Any effort by religious conservatives or free market advocates to counter Obama's agenda in the cultural or economic spheres will have to come to grips with the way in which the new president is using the grand narratives of American history – and key figures like Washington, Lincoln, and King – to connect and inspire supporters who see the Obama phenomenon really more as a social movement than political campaign. Obama the story teller has tapped into powerful currents of feeling, touched the deepest aspirations of millions, in a way that has given him tremendous political momentum.
If religious conservatives and free market advocates are to oppose Obama on those issues where there is fundamental disagreement, they will have to craft their own counter-narrative to "change the trajectory" – no small task.
When Obama invokes, as he did in his inaugural address, Washington's inspiring words at Valley Forge about "hope and virtue," it is not merely a matter of the new president finding a politically expedient way to link current troubles to the American revolutionary struggle. The story is, first of all, filled with truth. In telling and retelling the Valley Forge story, we understand ourselves as a nation. But it is not Obama's story to do with as he pleases, one he can freely make use of without anchoring it to how Washington understood "hope and virtue."
If there is to be an alternative telling of the American story against Obama's narrative, it will have to be rooted in the moral imagination, what Russell Kirk described as "the bank and capital of the ages, the normative knowledge found in revelation, authority, and historical experience" which offers as touchstones the great works of art and literature on questions of morals, politics and culture. The moral imagination has had its champions, as far back as Edmund Burke to twentieth century writers such as G.K. Chesterton, T.S. Eliot, Kirk and, in our present day, Vigen Guroian.
Narrative, which moves the senses and feelings, works in powerful ways on the moral imagination. It has its own power distinct from rhetoric – policy papers, lectures, punditry – which appeals primarily to the mental faculty. "In certain ways," Kirk said, "the great novel and the great poem can teach more of norms than can philosophy and theology." Obama is creating a story – call it a myth, if you will – which first invites people to see themselves in the grand American narrative. Out of that connection, he can then mobilize his "movement." He can do this (with the help of those 13 million e-mail addresses) without the media or the Congress. He, like Reagan, will go directly to the people. And, as president, he has the world's biggest stage on which to play out this political drama.
Little wonder, then, that Obama has so heavily employed references to Abraham Lincoln, the Great Emancipator, a president who looms like an Old Testament patriarch over the great moral struggle of the American people over slavery. And with his many references to Martin Luther King Jr., Obama also positions himself as the inheritor of that legacy, adapted to a twenty-first century, transnational multi-culture. This is something close to a universal narrative, which explains why Obama's popularity extends deep into Europe and Africa. For this reason, the Rev. Joseph E. Lowery, the civil rights leader who offered the inaugural benediction, has described Obama as "the first global president."

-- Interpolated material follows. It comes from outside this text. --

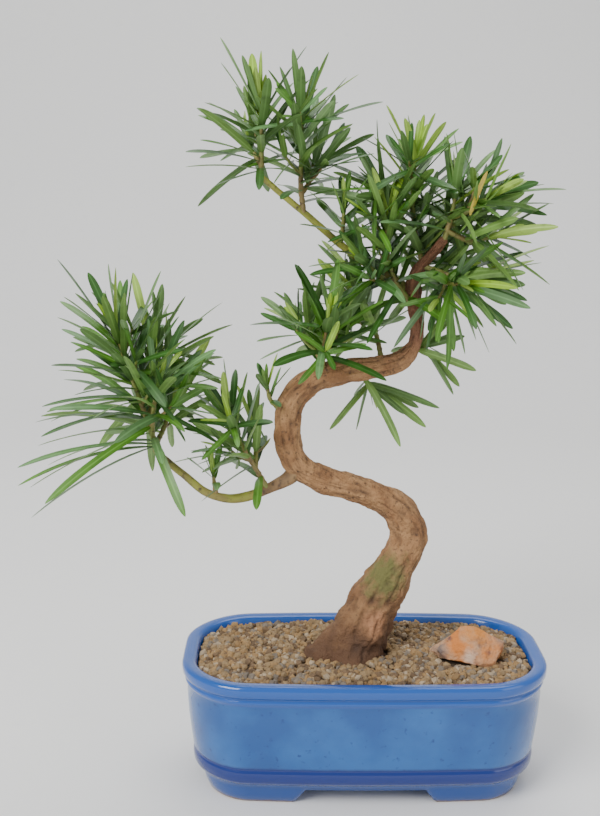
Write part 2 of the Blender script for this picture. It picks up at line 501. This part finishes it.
def make_pot():
    """The wall's profile carried round the pot; under the cut-outs each height is raised to their edge."""
    rings = []
    for height, inset in (*RECESS, *FOOT, *LEDGE, *BODY, *LIP, *RIM):
        ring = pot_ring(inset)
        x, y = np.abs(ring).T
        open_front = np.interp(x, CUT_OUT_FRONT, (CUT_OUT_HEIGHT, 0.0))
        open_end = np.interp(y, CUT_OUT_END, (CUT_OUT_HEIGHT, 0.0))
        rings.append(np.column_stack([ring, np.maximum(height, np.maximum(open_front, open_end))]))
    count = len(rings[0])
    points = np.vstack([*rings, (0.0, 0.0, RECESS[0][0])])
    faces = grid_faces(len(rings), count, True)
    hub = len(points) - 1
    spin = np.arange(0, count, 2)
    floor = np.column_stack([np.full(len(spin), hub), (spin + 2) % count, (spin + 1) % count, spin])
    glaze = finish("blue_glaze", (0.006, 0.074, 0.28), (0.014, 0.120, 0.38), (0.005, 0.050, 0.21),
                   22.0, 260.0, 0.62, 0.16, 90.0, 0.00022)
    shader = glaze.node_tree.nodes["Principled BSDF"]
    shader.inputs["Coat Weight"].default_value = 0.3
    shader.inputs["Coat Roughness"].default_value = 0.06
    for full, none, ragged, tint in GLAZE_BANDS:
        tint_where(glaze, height_mask(glaze, full, none, ragged), tint)
    piece("pot_glazed_wall", points, np.vstack([faces, floor]), glaze, ["pot"])


def root_bells(heading):
    """For each root its reach times exp(-(angle off its direction / its half width)^2)."""
    for direction, far, half_width in ROOT_FLARE:
        off = (heading - math.radians(direction) + math.pi) % (2 * math.pi) - math.pi
        yield far * np.exp(-((off / math.radians(half_width)) ** 2))


def limb_surface(line, columns, relief, flare):
    """Points at a radius round a line, in every direction across it.

    The radius is the limb's own, with the roots' bells fading up it and the bark's relief: fibres, stepped
    flakes, lumps and narrow splits, each a seeded patchwork over the surface.
    """
    length = lengths_along(line)[-1]
    stations = np.linspace(0.0, length, round(length / BARK_STEP) + 1)
    rows = rows_at(line, stations)
    ahead = directions_at(line, stations)
    if flare:
        ahead[0] = UP
    side = unit(np.cross(ahead[0], (0.0, 1.0, 0.1)))
    sides = []
    for direction in ahead:
        side = unit(side - direction * np.dot(side, direction))
        sides.append(side)
    sides = np.array(sides)
    beyond = np.cross(ahead, sides)
    u, v = np.meshgrid(np.arange(columns) / columns, stations / length)
    turn = 2 * math.pi * u
    outward = turned(turn, sides[:, None], beyond[:, None])
    radius = rows[:, 3][:, None] * np.ones_like(u)
    if flare:
        heading = np.arctan2(outward[..., 1], outward[..., 0])
        climb = rows[:, 2] - rows[0, 2]
        fade = np.exp(-climb / FLARE_HEIGHT)[:, None] * (stations < 60.0)[:, None]
        for bell in root_bells(heading):
            radius = radius + bell * fade

    def patches(columns_each, length_each, seed):
        return patchy(u, v, columns // columns_each, int(length / length_each), seed)

    fibre = patches(*FIBRES) + 0.6 * patches(*FINE_FIBRES)
    flakes = np.floor(3 * patches(*FLAKES)) / 3 + 0.4 * patches(*FINE_FLAKES)
    lumps = patchy(u, v, LUMPS[0], int(length / LUMPS[1]), LUMPS[2])
    splits = -np.clip(SPLIT_WIDTH - np.abs(patches(*SPLITS)), 0.0, SPLIT_WIDTH) * 3.0
    depth = relief * (rows[:, 3] / 12.0)[:, None] ** 0.6
    if flare:
        depth = depth * (1.0 + 0.9 * np.exp(-climb / 30.0) * (stations < 90.0))[:, None]
    bark = 0.42 * fibre + 0.5 * flakes + splits
    radius = radius + depth * (bark + 0.6 * lumps - 0.1)
    points = rows[:, None, :3] + outward * radius[..., None]
    end = rows[-1, :3] + ahead[-1] * rows[-1, 3]
    points = np.concatenate([points, np.broadcast_to(end, (1, columns, 3))])
    hollows = np.vstack([np.clip(-0.05 - 0.7 * bark, 0.0, 0.75), np.zeros((1, columns))])
    return points, grid_faces(len(points), columns, True), hollows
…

But the narrative that has perhaps most enthralled supporters may be Obama's own. His Dreams from My Father autobiography recounts Obama's early life: the Kenyan father who abandoned him, his white mother's second marriage, and the family's relocation to Indonesia, and then the move to Hawaii where he encountered racism in the predominately Asian-American school. In composing the narrative of his own story, Obama draws his own meaning out of what looks like just another broken family, albeit with more exotic locales. But he does something more. He places the meaning of his own narrative into the historical stream of the American struggle for racial equality long after the big battles have been fought and won. Obama locates his narrative in the context of the increasingly multi-racial, middle class – and muddled – situation of American race relations in the twenty-first century. The subtitle of Obama's autobiography: "A Story of Race and Inheritance."

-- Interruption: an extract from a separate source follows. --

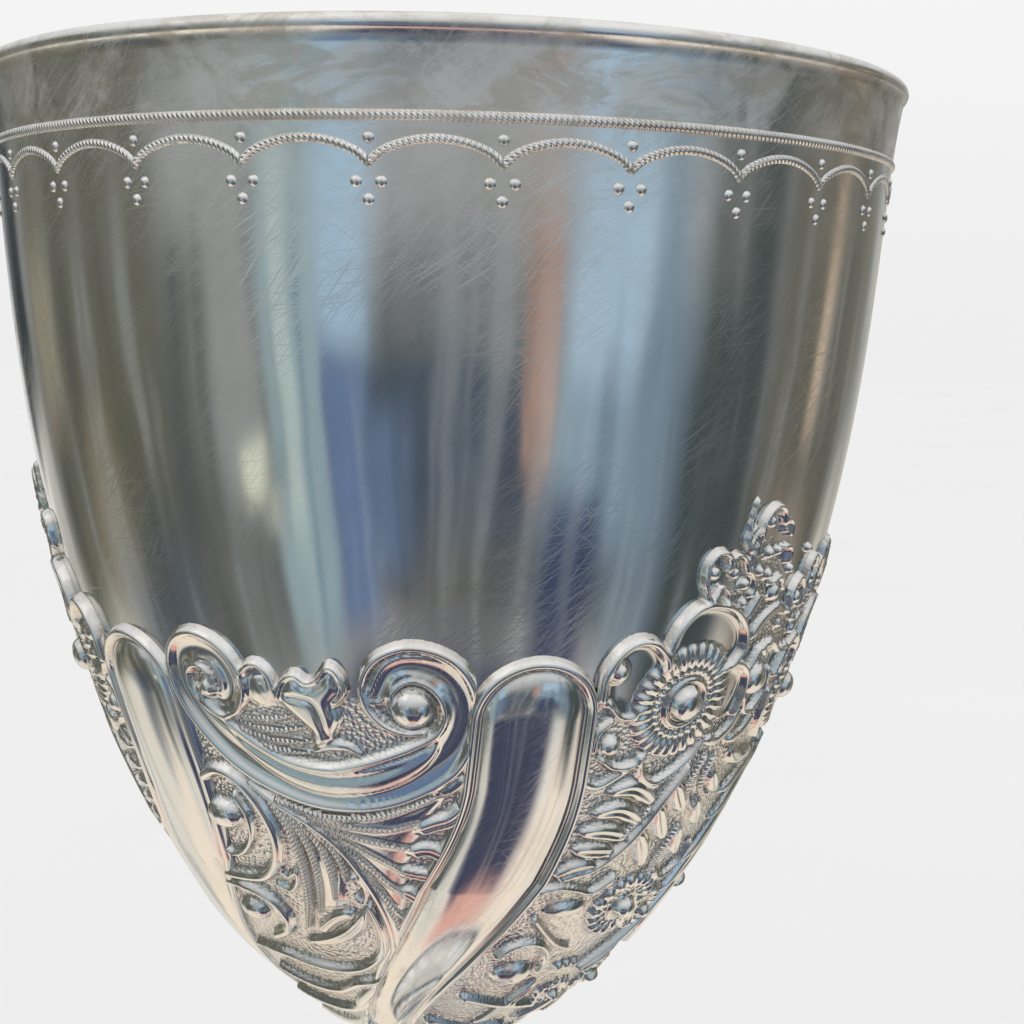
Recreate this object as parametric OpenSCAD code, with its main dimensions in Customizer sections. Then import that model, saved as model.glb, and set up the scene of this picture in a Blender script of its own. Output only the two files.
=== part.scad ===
// Presentation goblet with a chased bowl, a knopped stem and a domed foot.
// The bowl, stem and foot are separate pieces, drawn together by one stud with a nut under the foot.
// Millimetres, +Z up, origin on the table at the centre of the foot.

/* [Bowl] */
// Radius of the bowl's outside at the lip, without the flare
bowl_radius = 40.7; // [34:0.1:50]
// How far the lip flares out past that radius
lip_flare = 1.3; // [0:0.1:3]
// Depth of the bowl from the lip to its lowest point outside
bowl_depth = 92; // [76:1:112]
// Thickness of the bowl's wall
bowl_wall = 0.9; // [0.6:0.1:1.4]
// Radius of the rounded lip bead
lip_bead_radius = 0.7; // [0.5:0.05:1]

/* [Border] */
// Depth of the milled line below the lip
milled_line_depth = 6.2; // [4:0.2:12]
// Height of the milled line off the wall
milled_line_radius = 0.45; // [0.3:0.05:0.8]

/* [Chasing] */
// Number of pairs of swirl lobes. A scroll fills the space inside a pair, and flowers the space between pairs
lobe_pairs = 2; // [1:1:3]
// Angle between the two lobes of a pair
lobe_gap = 60; // [40:1:80]
// Depth of the lobes' rounded tops below the lip
lobe_top_depth = 46; // [36:1:54]
// Half of a lobe's width
lobe_half_width = 4.3; // [3:0.1:5.5]
// Height of a lobe off the wall
lobe_height = 1.1; // [0.6:0.1:1.6]
// Turn of the first lobe's top from the front of the bowl, in degrees
lobe_start_angle = 12.7; // [0:0.1:30]
// Depth below the lip at which the lobes start to swirl
swirl_start_depth = 57; // [50:1:66]
// Radius of the flowers
flower_radius = 5.6; // [4:0.1:7]
// Angle from a lobe to the flower beside it
flower_from_lobe = 23.4; // [20:0.1:30]
// Radius of the scrolls' volutes
volute_radius = 3.6; // [2.5:0.1:5]

/* [Stem] */
// Radius of the collar's neck, where it meets the bowl
collar_neck_radius = 6; // [5.2:0.1:9]
// Radius of the collar's ring
collar_radius = 8.4; // [7:0.1:12]
// Height of the collar's floor, under the stud's boss
collar_floor = 1.6; // [1:0.1:3]
// Length of the stem above the knop
stem_upper_length = 21; // [14:1:34]
// Length of the trumpet below the knop
stem_lower_length = 36; // [18:1:46]
// Radius of the stem at its waist
waist_radius = 4.7; // [4.5:0.1:7]
// Radius of the stem's top, under the collar
stem_top_radius = 6.8; // [6:0.1:9]
// Radius of the trumpet where it meets the foot
trumpet_radius = 9.5; // [8:0.1:13]

/* [Knop] */
// Radius of the knop
knop_radius = 10.5; // [8:0.5:14]
// Height of the knop
knop_height = 13; // [9:0.5:18]
// Thickness of the knop's two shells
knop_wall = 1; // [0.7:0.1:1.5]
// Radius of the milled wire round the knop
knop_wire_radius = 0.9; // [0.6:0.1:1.4]

/* [Foot] */
// Radius of the foot at its edge
foot_radius = 38; // [32:1:46]
// Height of the foot's crown above the table
foot_height = 20; // [17:1:32]
// Width of the flat border round the dome
foot_border = 3.4; // [2.5:0.1:6]
// Height of the border above the table
foot_border_height = 3.4; // [2.6:0.1:5]
// Thickness of the foot's shell
foot_wall = 1; // [0.8:0.1:1.5]
// Radius of the flat on the foot's crown
crown_radius = 10.4; // [9:0.1:13]
// Number of lobes round the foot
foot_lobe_count = 12; // [8:1:18]
// Turn of each lobe from its top to its bottom, in degrees
foot_swirl = 18; // [0:1:40]

/* [Fixing] */
// Radius of the stud
stud_radius = 2.5; // [2:0.25:3]
// Radius of the boss that holds the stud under the bowl
boss_radius = 4.3; // [3.6:0.1:5]
// Thickness of the boss below the bowl's lowest point
boss_thickness = 2.4; // [1:0.1:4]
// Length of each locating spigot
spigot_length = 1.6; // [1:0.1:3]
// Thickness of the wall of each locating spigot
spigot_wall = 0.8; // [0.6:0.1:1.2]
// Radius of the dished clamp washer
washer_radius = 9; // [7:0.5:10]
// Thickness of the clamp washer
washer_thickness = 1.6; // [1:0.1:3]
// Thickness of the spring washer
spring_washer_thickness = 1.2; // [0.8:0.1:2]
// Distance across the nut's flats
nut_across_flats = 10; // [8:0.5:13]
// Height of the nut
nut_height = 5; // [4:0.5:7]

/* [Clearances] */
// Gap all round the stud where it passes through a piece
stud_clearance = 0.3; // [0.1:0.05:0.6]
// Gap all round each spigot in its hole
spigot_clearance = 0.05; // [0.02:0.01:0.15]
// Film of solder between the bowl and the pieces that are soldered to it
solder_gap = 0.05; // [0.02:0.01:0.1]

/* [Hidden] */

$fn = 96;
tiny = 0.01;

silver = [0.80, 0.79, 0.76];
brass = [0.72, 0.58, 0.32];
steel = [0.52, 0.53, 0.55];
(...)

Obama's inauguration's theme, "The New Birth of Freedom," is drawn from Abraham Lincoln's Gettysburg Address. His inauguration speech was delivered only days away from the 200th anniversary of Lincoln's birth. (The Acton Institute's serendipitously titled "Birth of Freedom" documentary also looks at Lincoln and King and humanity's long struggle for freedom as it is rooted in religious truth. View the trailer here.)
Obama started early on adopting the Lincoln narrative. He announced the start of his presidential campaign in February 2007 on the steps of the Old State Capitol in Springfield, Illinois – the site of Lincoln's "House Divided" speech. Obama told the assembled crowd:
It was here, in Springfield, where I saw all that is America converge – farmers and teachers, businessmen and laborers, all of them with a story to tell, all of them seeking a seat at the table, all of them clamoring to be heard.
Obama has his story. It is compelling and it has inspired millions all over the world. The question now: Will those who work in the tradition of the moral imagination provide a counter-narrative on those questions where there is a fundamental clash? Do they understand, as Kirk did, the need for "the renewal of our awareness of transcendent order, and the presence of the Other"? Will they find their voice?